# Task details
State the number of lines below in which the word "that" appears. Nothing else belongs in the answer.
-- Begin Materials provided --
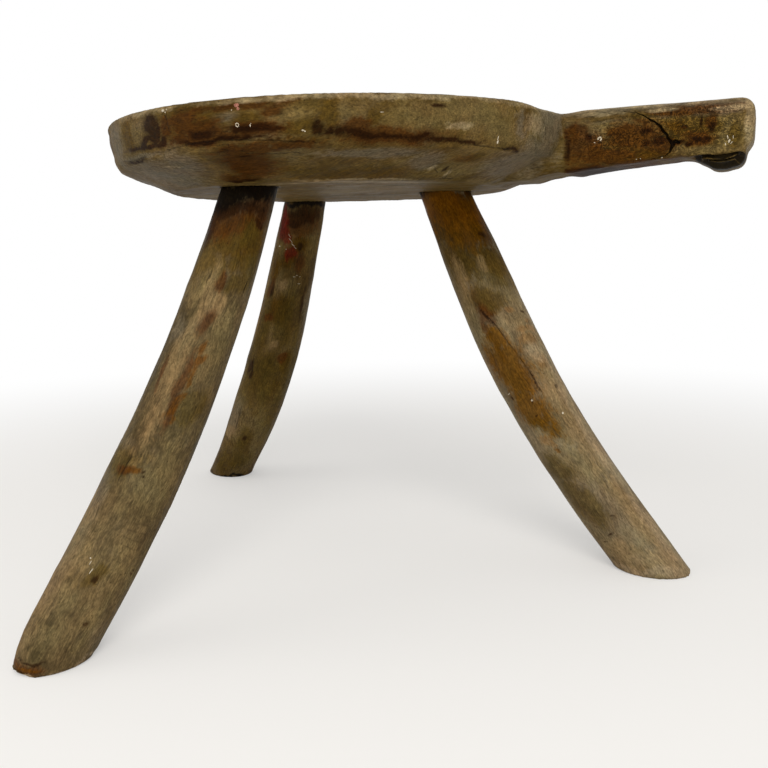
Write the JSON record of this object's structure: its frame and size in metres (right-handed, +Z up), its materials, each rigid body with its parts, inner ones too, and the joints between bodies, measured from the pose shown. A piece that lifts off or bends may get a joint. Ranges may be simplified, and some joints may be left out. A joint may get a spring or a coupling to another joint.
{
  "type": "stool",
  "caption": "Low round hand-carved wooden stool on splayed, curved branch legs, with a carrying handle of one piece with the seat.",
  "frame": {"origin": "on the floor, under the centre of the bounding box", "axes": "+Z up, +X along the handle away from the seat"},
  "size_m": [0.5298, 0.443, 0.321],
  "materials": {
    "seat_wood": "hewn, darkened and worn smooth by use",
    "leg_wood": "peeled branch, greyed, with brown stains",
    "wedge_wood": "split hardwood, cut flush and worn"
  },
  "bodies": {
    "root": {"seat_with_handle": "seat_wood", "leg_front": "leg_wood", "wedge_front": "wedge_wood", "leg_left": "leg_wood", "wedge_left": "wedge_wood", "leg_right": "leg_wood", "wedge_right": "wedge_wood"}
  },
  "joints": []
}
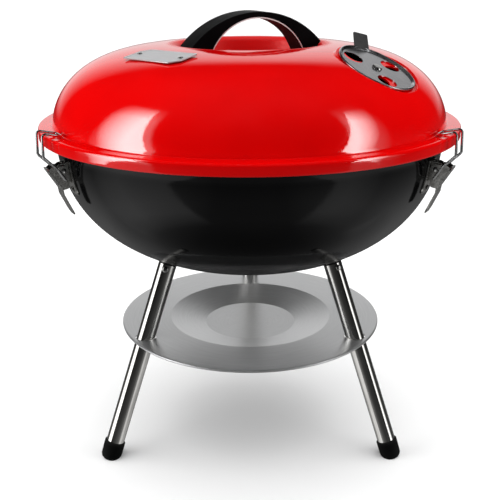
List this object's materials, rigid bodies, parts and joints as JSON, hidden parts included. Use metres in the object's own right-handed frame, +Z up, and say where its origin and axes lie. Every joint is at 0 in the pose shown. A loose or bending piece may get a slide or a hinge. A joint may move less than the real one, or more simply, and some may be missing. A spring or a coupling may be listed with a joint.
{
  "type": "kettle charcoal grill",
  "caption": "Small round charcoal grill: domed red lid with damper and arch handle, black bowl, wire latches, ash tray and splayed tube legs.",
  "frame": {"origin": "On the kettle's vertical axis at floor level, in the middle of the three feet.", "axes": "+Z up; -Y is the front, where two legs stand apart and the third is behind; +X to the right seen from the front."},
  "size_m": [0.36, 0.3678, 0.384],
  "materials": {
    "red_enamel": "high gloss enamel",
    "black_enamel": "high gloss enamel",
    "handle_nylon": "satin",
    "plain_steel": "dull",
    "zinc_steel": "bright zinc plate",
    "damper_steel": "brushed",
    "rivet_steel": "bright",
    "badge_aluminium": "satin",
    "leg_steel": "bright plated, lightly brushed",
    "tray_steel": "brushed",
    "latch_steel": "bright zinc plate",
    "latch_wire": "bright",
    "cap_rubber": "matt",
    "grate_wire": "bright plated"
  },
  "bodies": {
    "bowl_stand": {"bowl": "black_enamel", "grate_supports": "plain_steel", "bowl_damper_rivet": "rivet_steel", "leg_screws": "zinc_steel", "ash_tray": "tray_steel", "latch_rivets": "rivet_steel", "leg_socket_left": "black_enamel", "leg_socket_right": "black_enamel", "leg_socket_rear": "black_enamel", "leg_left": "leg_steel", "leg_right": "leg_steel", "leg_rear": "leg_steel", "foot_cap_left": "cap_rubber", "foot_cap_right": "cap_rubber", "foot_cap_rear": "cap_rubber", "latch_bracket_left": "latch_steel", "latch_bracket_right": "latch_steel", "latch_bracket_rear": "latch_steel", "latch_pin_left": "rivet_steel", "latch_pin_right": "rivet_steel", "latch_pin_rear": "rivet_steel"},
    "lid": {"lid": "red_enamel", "lid_handle": "handle_nylon", "handle_heat_shield": "plain_steel", "handle_screws": "zinc_steel", "handle_washers": "zinc_steel", "lid_damper_rivet": "rivet_steel", "badge_plate": "badge_aluminium", "badge_rivets": "rivet_steel"},
    "lid_damper": {"lid_damper": "damper_steel"},
    "bowl_damper": {"bowl_damper": "damper_steel"},
    "charcoal_grate": {"charcoal_grate": "grate_wire"},
    "cooking_grate": {"cooking_grate": "grate_wire"},
    "latch_lever_left": {"latch_lever_left": "latch_steel"},
    "latch_bail_left": {"latch_bail_left": "latch_wire"},
    "latch_lever_right": {"latch_lever_right": "latch_steel"},
    "latch_bail_right": {"latch_bail_right": "latch_wire"},
    "latch_lever_rear": {"latch_lever_rear": "latch_steel"},
    "latch_bail_rear": {"latch_bail_rear": "latch_wire"}
  },
  "joints": [
    {"name": "lid_lift", "type": "slide", "parent": "bowl_stand", "child": "lid", "axis": [0, 0, 1], "range_m": [0, 0.15]},
    {"name": "lid_damper_turn", "type": "hinge", "parent": "lid", "child": "lid_damper", "pos_m": [0.0983, -0.07142, 0.3441], "axis": [0.3673, -0.2668, 0.891], "range_deg": [-16, 44]},
    {"name": "bowl_damper_turn", "type": "hinge", "parent": "bowl_stand", "child": "bowl_damper", "pos_m": [0, 0, 0.1652], "axis": [0, 0, 1], "range_deg": [0, 60]},
    {"name": "charcoal_grate_lift", "type": "slide", "parent": "bowl_stand", "child": "charcoal_grate", "axis": [0, 0, 1], "range_m": [0, 0.06]},
    {"name": "cooking_grate_lift", "type": "slide", "parent": "bowl_stand", "child": "cooking_grate", "axis": [0, 0, 1], "range_m": [0, 0.03]},
    {"name": "latch_left_lever", "type": "hinge", "parent": "bowl_stand", "child": "latch_lever_left", "pos_m": [-0.14809, -0.0855, 0.2693], "axis": [-0.5, 0.866, 0], "range_deg": [0, 90]},
    {"name": "latch_left_bail", "type": "hinge", "parent": "latch_lever_left", "child": "latch_bail_left", "pos_m": [-0.1474, -0.0851, 0.2613], "axis": [-0.5, 0.866, 0], "range_deg": [-117, 0]},
    {"name": "latch_right_lever", "type": "hinge", "parent": "bowl_stand", "child": "latch_lever_right", "pos_m": [0.14809, -0.0855, 0.2693], "axis": [-0.5, -0.866, 0], "range_deg": [0, 90]},
    {"name": "latch_right_bail", "type": "hinge", "parent": "latch_lever_right", "child": "latch_bail_right", "pos_m": [0.1474, -0.0851, 0.2613], "axis": [-0.5, -0.866, 0], "range_deg": [-117, 0]},
    {"name": "latch_rear_lever", "type": "hinge", "parent": "bowl_stand", "child": "latch_lever_rear", "pos_m": [0, 0.171, 0.2693], "axis": [1, 0, 0], "range_deg": [0, 90]},
    {"name": "latch_rear_bail", "type": "hinge", "parent": "latch_lever_rear", "child": "latch_bail_rear", "pos_m": [0, 0.1702, 0.2613], "axis": [1, 0, 0], "range_deg": [-117, 0]}
  ],
  "couplings": [
    {"joint": "latch_left_bail", "follows": "latch_left_lever", "ratio": -1.3},
    {"joint": "latch_right_bail", "follows": "latch_right_lever", "ratio": -1.3},
    {"joint": "latch_rear_bail", "follows": "latch_rear_lever", "ratio": -1.3}
  ]
}
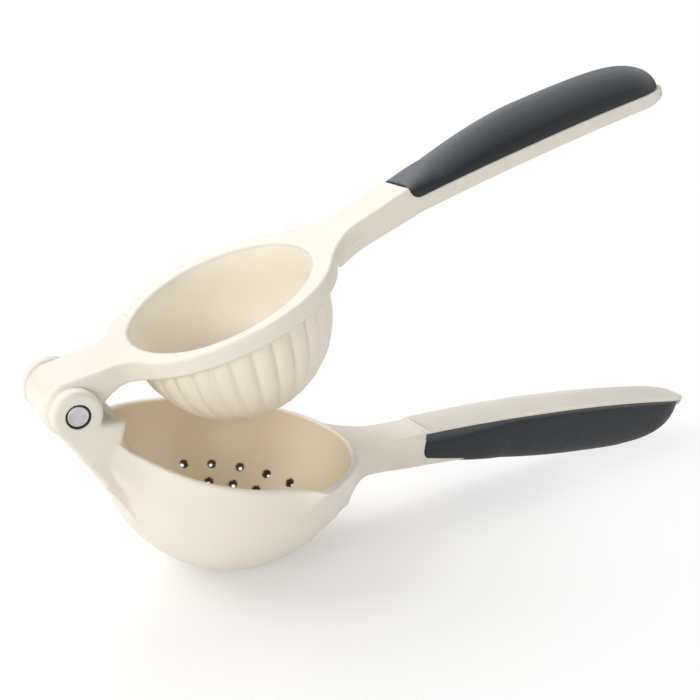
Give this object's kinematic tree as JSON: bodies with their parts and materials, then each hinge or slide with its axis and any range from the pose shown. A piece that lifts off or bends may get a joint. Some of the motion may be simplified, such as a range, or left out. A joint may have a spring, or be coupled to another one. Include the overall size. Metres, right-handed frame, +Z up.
-- End Materials provided --
# Finished exercise
2